Repeat each line word for word.
<<<<
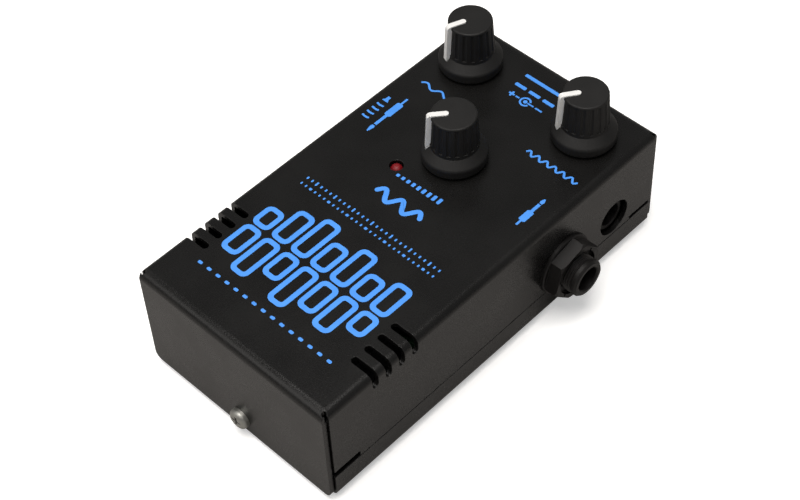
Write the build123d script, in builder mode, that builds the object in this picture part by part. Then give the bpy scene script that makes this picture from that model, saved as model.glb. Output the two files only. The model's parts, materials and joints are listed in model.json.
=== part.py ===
from build123d import *
import os
from math import atan2, cos, degrees, radians, sin

# A small pedal-format guitar amplifier head: a folded steel case with three knobs, an input
# jack, a loudspeaker jack, a DC inlet and the circuit board that they are all soldered to.
#
# Millimetres, +Z up. The origin is on the surface the feet stand on, under the middle of the
# case. +X is the side with the input jack, and +Y is the end with the two tone knobs.

os.makedirs("parts", exist_ok=True)

# ---------------------------------------------------------------- driving dimensions

# Case: a five-sided cover over a shallow tray, both folded from one gauge of sheet.
CASE_WIDTH = 60.0
CASE_DEPTH = 112.0
CASE_HEIGHT = 31.0
SHEET = 1.2
SIDE_BEND = 2.0
END_BEND = 2.4
TRAY_BEND = 1.7
END_FLANGE_INSET = 0.6
CORNER_GAP = 0.3
RELIEF_RADIUS = 0.6
RELIEF_CENTRE = (28.9, 54.75)
FLANGE_CORNER = 2.0
SEAM_HEIGHT = 7.2
SEAM_GAP = 0.3
SEAM_NOTCH_LENGTH = 7.9
SEAM_NOTCH_RISE = {-1: 1.7, 1: 0.9}
TRAY_TAB_WIDTH = 40.0
TRAY_TAB_HEIGHT = 10.0
TRAY_TAB_CLEARANCE = 0.05
FOOT_HEIGHT = 2.0
FOOT_RADIUS = 5.0
FOOT_CENTRES = (22.0, 46.0)
FOOT_CHAMFER = 0.5

# Cooling slots, which wrap over the bend between the top and each side.
VENT_CENTRES = (-40.5, -36.4, -32.3, -28.2)
VENT_WIDTH = 1.9
VENT_INNER_END = 23.1
VENT_LOWER_END = 26.7

# Controls on the top panel, as (x, y) of each axis.
KNOB_CENTRES = {"volume": (-0.5, 17.5), "presence": (17.6, 42.9), "depth": (-18.9, 43.2)}

# Each pointer's direction with its knob fully down, in degrees from +X.
POINTER_ANGLES = {"volume": -131.0, "presence": -126.0, "depth": -112.0}
LED_CENTRE = (-8.9, 6.4)
LED_RADIUS = 1.5

# Knob, with heights above the top panel.
KNOB_LIFT = 0.3
SKIRT_RADIUS = 8.0
SKIRT_TOP = 3.1
GRIP_FOOT = 5.2
GRIP_FOOT_RADIUS = 6.0
GRIP_TOP = 14.7
GRIP_TOP_RADIUS = 5.45
FLUTE_COUNT = 18
FLUTE_RADIUS = 0.7
FLUTE_DEPTH = 0.28
FLUTE_FOOT_MARGIN = 0.9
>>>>
**Answer for the task**
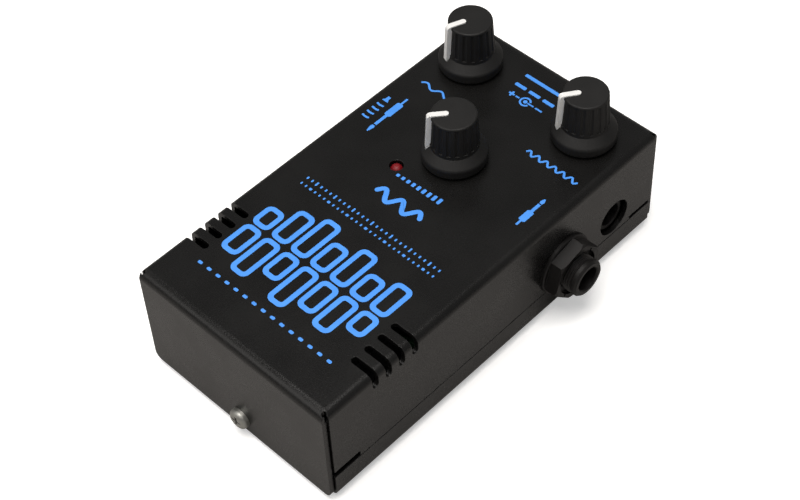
Write the build123d script, in builder mode, that builds the object in this picture part by part. Then give the bpy scene script that makes this picture from that model, saved as model.glb. Output the two files only. The model's parts, materials and joints are listed in model.json.
=== part.py ===
from build123d import *
import os
from math import atan2, cos, degrees, radians, sin

# A small pedal-format guitar amplifier head: a folded steel case with three knobs, an input
# jack, a loudspeaker jack, a DC inlet and the circuit board that they are all soldered to.
#
# Millimetres, +Z up. The origin is on the surface the feet stand on, under the middle of the
# case. +X is the side with the input jack, and +Y is the end with the two tone knobs.

os.makedirs("parts", exist_ok=True)

# ---------------------------------------------------------------- driving dimensions

# Case: a five-sided cover over a shallow tray, both folded from one gauge of sheet.
CASE_WIDTH = 60.0
CASE_DEPTH = 112.0
CASE_HEIGHT = 31.0
SHEET = 1.2
SIDE_BEND = 2.0
END_BEND = 2.4
TRAY_BEND = 1.7
END_FLANGE_INSET = 0.6
CORNER_GAP = 0.3
RELIEF_RADIUS = 0.6
RELIEF_CENTRE = (28.9, 54.75)
FLANGE_CORNER = 2.0
SEAM_HEIGHT = 7.2
SEAM_GAP = 0.3
SEAM_NOTCH_LENGTH = 7.9
SEAM_NOTCH_RISE = {-1: 1.7, 1: 0.9}
TRAY_TAB_WIDTH = 40.0
TRAY_TAB_HEIGHT = 10.0
TRAY_TAB_CLEARANCE = 0.05
FOOT_HEIGHT = 2.0
FOOT_RADIUS = 5.0
FOOT_CENTRES = (22.0, 46.0)
FOOT_CHAMFER = 0.5

# Cooling slots, which wrap over the bend between the top and each side.
VENT_CENTRES = (-40.5, -36.4, -32.3, -28.2)
VENT_WIDTH = 1.9
VENT_INNER_END = 23.1
VENT_LOWER_END = 26.7

# Controls on the top panel, as (x, y) of each axis.
KNOB_CENTRES = {"volume": (-0.5, 17.5), "presence": (17.6, 42.9), "depth": (-18.9, 43.2)}

# Each pointer's direction with its knob fully down, in degrees from +X.
POINTER_ANGLES = {"volume": -131.0, "presence": -126.0, "depth": -112.0}
LED_CENTRE = (-8.9, 6.4)
LED_RADIUS = 1.5

# Knob, with heights above the top panel.
KNOB_LIFT = 0.3
SKIRT_RADIUS = 8.0
SKIRT_TOP = 3.1
GRIP_FOOT = 5.2
GRIP_FOOT_RADIUS = 6.0
GRIP_TOP = 14.7
GRIP_TOP_RADIUS = 5.45
FLUTE_COUNT = 18
FLUTE_RADIUS = 0.7
FLUTE_DEPTH = 0.28
FLUTE_FOOT_MARGIN = 0.9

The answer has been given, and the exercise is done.